Anyway, that's enough moaning, Ben; I hear you say. What's the show about?
The mysterious individual is not introduced with any name at
first. He is simply called Al-Masih,
Arabic for "Messiah". He is a thin young man with long hair and a sparse
beard, deliberately making him resemble our popular image of Jesus. He first
appears in Damascus during the
siege by the Al-Nusra Front where he wanders around reassuring people and
preaching calmness. He wears yellow robes and is fearless of the bombs and
bullets which never seem to hit him. He them performs another miracle at the Temple
Mount . A young boy is shot by the
police and the stranger heals him with his hands. By now he has a huge
following and people are openly declaring him to be the Second Coming of Isa ibn Maryam, Jesus Christ. Amazingly
he then pops up in Texas USA, at a border town recently destroyed by a tornado;
and the only building left standing is the church. The local pastor becomes one
of Al-Masih's first disciples. The
CIA and Mossad decide to put a trace on Al-Masih.
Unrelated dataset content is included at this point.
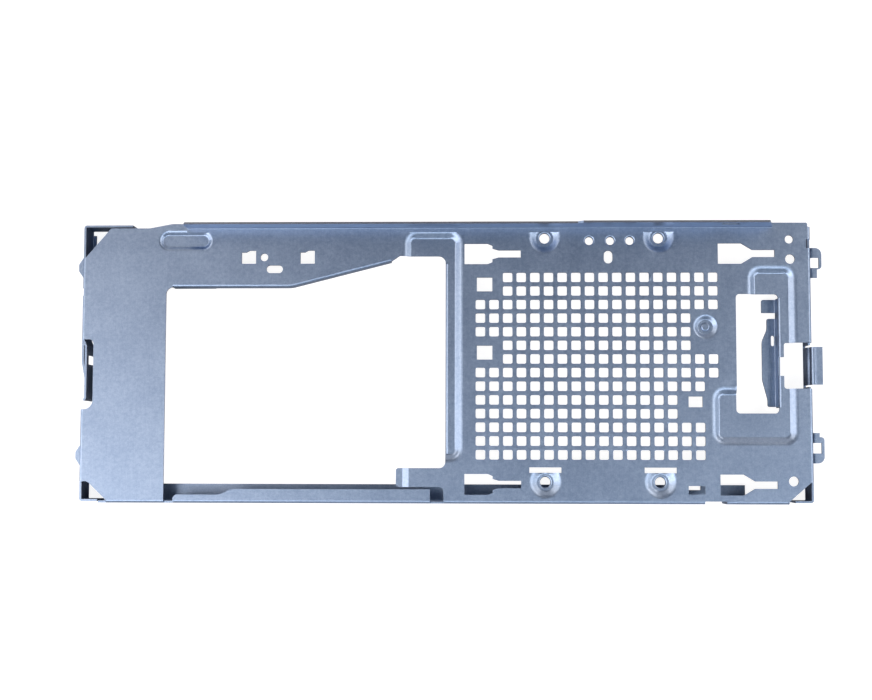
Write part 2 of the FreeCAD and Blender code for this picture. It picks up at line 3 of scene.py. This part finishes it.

To begin with, they are uncertain of who he is. For example they find evidence
that he didn't just materialize in Texas
by supernatural means; he went to Mexico
in a private jet and sneaked across the border. Could he simply be a conman? What
about a Russian disinformer? The true status of this enigmatic figure is also
kept from the viewer, making the plot considerably different to The Second Coming where one is left in
no doubt about Stephen Baxter's divinity after he fills a night-time football
stadium with daylight early on in the story. The ambiguity of the crypto-Jesus character
is jealously guarded; this very skilfully creates a sense of intrigue. At one
point he has his own Sermon on the Mount moment, but it totally lacks the drama
and menace of Baxter's manifesto despite the fact that it ends with another
supposed miracle, see: https://www.youtube.com/watch?v=--S8yIAhDB8.
My favourite scene is one which is copied almost perfectly from the story in
the Gospels where Jesus meets Mary Magdalene; and it is very moving. I'm
pleased to report that the programme casts the brilliant Beau Bridges in a
supporting role, star of one of my favourite films, Voyage of the Unicorn, see: https://hpanwo.blogspot.com/2014/05/voyage-of-unicorn.html.
It also has a guest appearance by James Randi the super-skeptic. Messiah is
technically very good. I like its style, score and production design. The
acting is top notch, but it does not have the gritty and vivid punch delivered
by The Second Coming, its vision of ordinary
society in an extraordinary situation; nor does it match the gothic
sophistication of The Omen. The Jesus
figure in Messiah is a hollow and shadow character compared to Stephen Baxter.
It's still well worth watching though. There was originally going to be a
second season, but it was cancelled.
See here for background: https://hpanwo-tv.blogspot.com/2020/08/apocalypse-soon.html.
And: https://hpanwo-tv.blogspot.com/2023/01/ben-emlyn-jones-live-at-truth-seekers.html.
See here for background: https://hpanwo-tv.blogspot.com/2020/08/apocalypse-soon.html.
And: https://hpanwo-tv.blogspot.com/2023/01/ben-emlyn-jones-live-at-truth-seekers.html.
2 comments:
You seem to have a very different definition of 'woke' to the original meaning and describe overt radical feminism in your example given. A very common mistake.
https://www.nationalworld.com/whats-on/arts-and-entertainment/what-does-woke-mean-definition-woke-culture-2023-3215758
I don't think it's a mistake, Julian (Yes, I know who you are). The "original" meaning is one that is approving whereas I use it in the pejoratively which is probably more popular in colloquial interaction.